§ **Raw data**
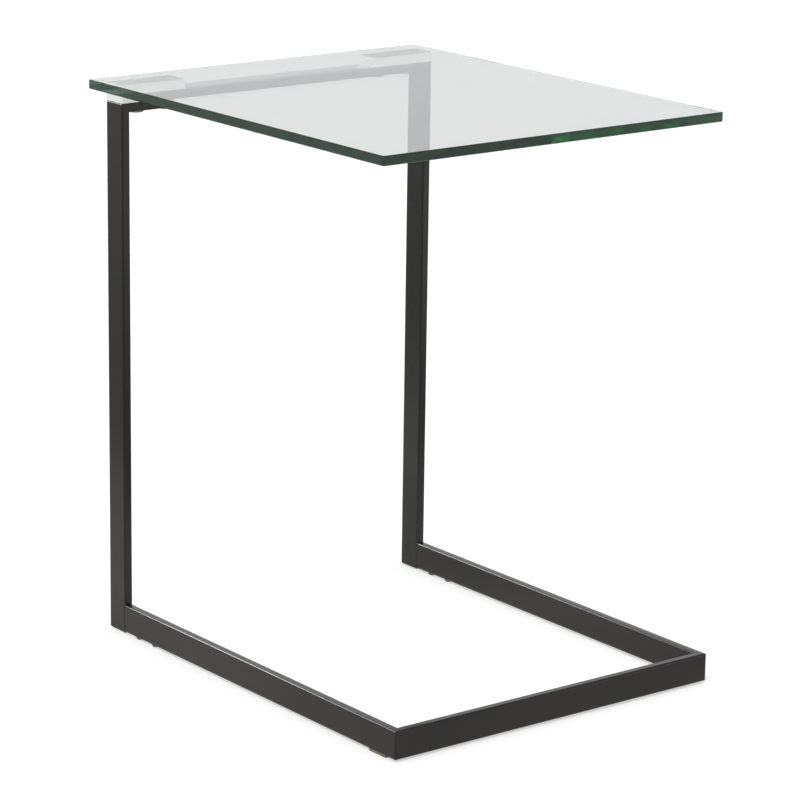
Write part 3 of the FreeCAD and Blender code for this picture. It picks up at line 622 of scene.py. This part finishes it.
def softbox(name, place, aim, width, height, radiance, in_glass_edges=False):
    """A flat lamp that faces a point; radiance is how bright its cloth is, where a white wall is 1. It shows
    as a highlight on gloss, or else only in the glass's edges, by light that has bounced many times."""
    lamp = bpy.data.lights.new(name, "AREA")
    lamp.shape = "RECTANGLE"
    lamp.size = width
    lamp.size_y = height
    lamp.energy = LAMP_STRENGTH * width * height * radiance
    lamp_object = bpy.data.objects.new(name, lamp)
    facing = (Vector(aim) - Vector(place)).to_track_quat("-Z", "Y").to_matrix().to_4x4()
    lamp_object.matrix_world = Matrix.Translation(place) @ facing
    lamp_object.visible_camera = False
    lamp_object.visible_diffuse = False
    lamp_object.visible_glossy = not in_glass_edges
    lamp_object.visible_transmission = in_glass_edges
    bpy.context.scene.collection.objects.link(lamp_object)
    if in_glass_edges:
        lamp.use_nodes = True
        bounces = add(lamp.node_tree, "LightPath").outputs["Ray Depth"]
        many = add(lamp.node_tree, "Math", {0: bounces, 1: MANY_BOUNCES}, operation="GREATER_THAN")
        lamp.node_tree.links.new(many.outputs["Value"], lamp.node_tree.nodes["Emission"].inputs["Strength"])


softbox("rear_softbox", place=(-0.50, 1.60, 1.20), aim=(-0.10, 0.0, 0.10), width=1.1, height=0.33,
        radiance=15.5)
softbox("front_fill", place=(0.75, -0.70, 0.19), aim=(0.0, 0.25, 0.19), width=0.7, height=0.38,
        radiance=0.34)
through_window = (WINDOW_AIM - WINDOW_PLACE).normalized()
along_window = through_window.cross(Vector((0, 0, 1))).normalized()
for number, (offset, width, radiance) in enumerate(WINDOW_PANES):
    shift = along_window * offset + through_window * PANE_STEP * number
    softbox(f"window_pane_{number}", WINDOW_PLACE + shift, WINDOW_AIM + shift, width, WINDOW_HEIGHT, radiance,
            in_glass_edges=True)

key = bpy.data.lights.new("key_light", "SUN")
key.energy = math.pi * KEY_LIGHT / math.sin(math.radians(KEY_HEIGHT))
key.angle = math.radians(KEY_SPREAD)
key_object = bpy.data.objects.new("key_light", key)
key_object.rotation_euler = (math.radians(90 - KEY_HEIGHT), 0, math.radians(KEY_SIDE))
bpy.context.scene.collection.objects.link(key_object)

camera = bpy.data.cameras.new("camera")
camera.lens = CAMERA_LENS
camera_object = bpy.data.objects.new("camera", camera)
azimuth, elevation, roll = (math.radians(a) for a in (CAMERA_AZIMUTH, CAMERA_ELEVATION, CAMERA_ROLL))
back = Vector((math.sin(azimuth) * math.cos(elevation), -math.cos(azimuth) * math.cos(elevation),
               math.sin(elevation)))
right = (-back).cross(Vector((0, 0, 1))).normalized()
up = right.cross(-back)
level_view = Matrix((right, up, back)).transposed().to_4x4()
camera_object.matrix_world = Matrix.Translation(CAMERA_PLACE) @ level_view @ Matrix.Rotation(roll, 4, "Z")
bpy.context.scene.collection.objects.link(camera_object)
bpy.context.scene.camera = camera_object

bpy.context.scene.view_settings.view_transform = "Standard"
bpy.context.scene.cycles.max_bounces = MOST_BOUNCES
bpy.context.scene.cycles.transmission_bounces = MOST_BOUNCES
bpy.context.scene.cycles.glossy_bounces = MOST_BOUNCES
--
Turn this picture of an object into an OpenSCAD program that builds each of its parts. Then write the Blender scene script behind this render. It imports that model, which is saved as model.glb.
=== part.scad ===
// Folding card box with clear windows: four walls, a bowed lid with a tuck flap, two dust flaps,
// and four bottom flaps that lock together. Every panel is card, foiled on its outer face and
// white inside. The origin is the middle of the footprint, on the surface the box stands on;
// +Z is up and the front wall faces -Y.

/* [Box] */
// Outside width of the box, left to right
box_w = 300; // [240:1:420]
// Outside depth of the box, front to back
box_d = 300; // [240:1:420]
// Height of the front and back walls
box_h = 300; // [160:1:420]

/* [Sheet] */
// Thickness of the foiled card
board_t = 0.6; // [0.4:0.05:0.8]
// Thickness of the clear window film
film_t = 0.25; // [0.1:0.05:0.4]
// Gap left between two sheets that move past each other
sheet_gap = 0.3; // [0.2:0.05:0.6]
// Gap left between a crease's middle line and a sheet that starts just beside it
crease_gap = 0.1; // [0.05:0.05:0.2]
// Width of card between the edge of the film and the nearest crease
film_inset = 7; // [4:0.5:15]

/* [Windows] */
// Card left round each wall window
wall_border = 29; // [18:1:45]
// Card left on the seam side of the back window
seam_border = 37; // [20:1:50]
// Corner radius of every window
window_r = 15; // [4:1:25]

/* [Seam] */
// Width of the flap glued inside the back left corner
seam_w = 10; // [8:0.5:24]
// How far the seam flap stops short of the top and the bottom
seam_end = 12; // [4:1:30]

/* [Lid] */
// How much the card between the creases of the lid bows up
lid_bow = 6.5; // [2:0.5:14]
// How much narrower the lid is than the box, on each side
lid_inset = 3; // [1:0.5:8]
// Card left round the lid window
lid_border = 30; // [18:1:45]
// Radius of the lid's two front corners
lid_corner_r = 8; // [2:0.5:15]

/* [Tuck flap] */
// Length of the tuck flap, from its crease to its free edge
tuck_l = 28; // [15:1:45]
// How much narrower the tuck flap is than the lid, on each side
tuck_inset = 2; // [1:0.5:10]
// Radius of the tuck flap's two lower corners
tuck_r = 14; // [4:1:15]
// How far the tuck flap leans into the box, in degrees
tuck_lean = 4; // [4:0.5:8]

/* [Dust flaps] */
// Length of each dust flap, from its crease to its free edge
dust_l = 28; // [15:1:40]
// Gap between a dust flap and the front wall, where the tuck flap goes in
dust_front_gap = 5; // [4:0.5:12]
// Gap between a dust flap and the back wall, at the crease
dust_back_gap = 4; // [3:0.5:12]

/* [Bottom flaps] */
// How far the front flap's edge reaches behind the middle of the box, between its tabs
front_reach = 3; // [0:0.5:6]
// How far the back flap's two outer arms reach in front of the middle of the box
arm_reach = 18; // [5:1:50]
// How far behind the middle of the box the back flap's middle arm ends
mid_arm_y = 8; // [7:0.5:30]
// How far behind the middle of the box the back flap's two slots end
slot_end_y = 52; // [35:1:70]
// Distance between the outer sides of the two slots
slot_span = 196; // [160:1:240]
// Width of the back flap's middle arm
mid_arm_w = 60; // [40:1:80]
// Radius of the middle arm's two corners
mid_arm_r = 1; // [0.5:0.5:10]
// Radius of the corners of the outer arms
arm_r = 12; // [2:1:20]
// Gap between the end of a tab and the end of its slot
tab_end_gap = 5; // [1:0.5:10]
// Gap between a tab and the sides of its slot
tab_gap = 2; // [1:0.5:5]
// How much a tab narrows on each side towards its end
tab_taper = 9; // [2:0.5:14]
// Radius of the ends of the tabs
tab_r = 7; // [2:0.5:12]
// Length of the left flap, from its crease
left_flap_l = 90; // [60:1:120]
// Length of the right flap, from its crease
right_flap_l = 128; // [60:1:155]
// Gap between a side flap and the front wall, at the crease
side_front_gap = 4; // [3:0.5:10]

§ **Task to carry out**
Starting with the line that contains "Turn this picture", repeat each line exactly, and stop once the line that contains "film_inset = 7; // [4:0.5:15]" has been repeated.

§ **Correct answer**
Turn this picture of an object into an OpenSCAD program that builds each of its parts. Then write the Blender scene script behind this render. It imports that model, which is saved as model.glb.
=== part.scad ===
// Folding card box with clear windows: four walls, a bowed lid with a tuck flap, two dust flaps,
// and four bottom flaps that lock together. Every panel is card, foiled on its outer face and
// white inside. The origin is the middle of the footprint, on the surface the box stands on;
// +Z is up and the front wall faces -Y.

/* [Box] */
// Outside width of the box, left to right
box_w = 300; // [240:1:420]
// Outside depth of the box, front to back
box_d = 300; // [240:1:420]
// Height of the front and back walls
box_h = 300; // [160:1:420]

/* [Sheet] */
// Thickness of the foiled card
board_t = 0.6; // [0.4:0.05:0.8]
// Thickness of the clear window film
film_t = 0.25; // [0.1:0.05:0.4]
// Gap left between two sheets that move past each other
sheet_gap = 0.3; // [0.2:0.05:0.6]
// Gap left between a crease's middle line and a sheet that starts just beside it
crease_gap = 0.1; // [0.05:0.05:0.2]
// Width of card between the edge of the film and the nearest crease
film_inset = 7; // [4:0.5:15]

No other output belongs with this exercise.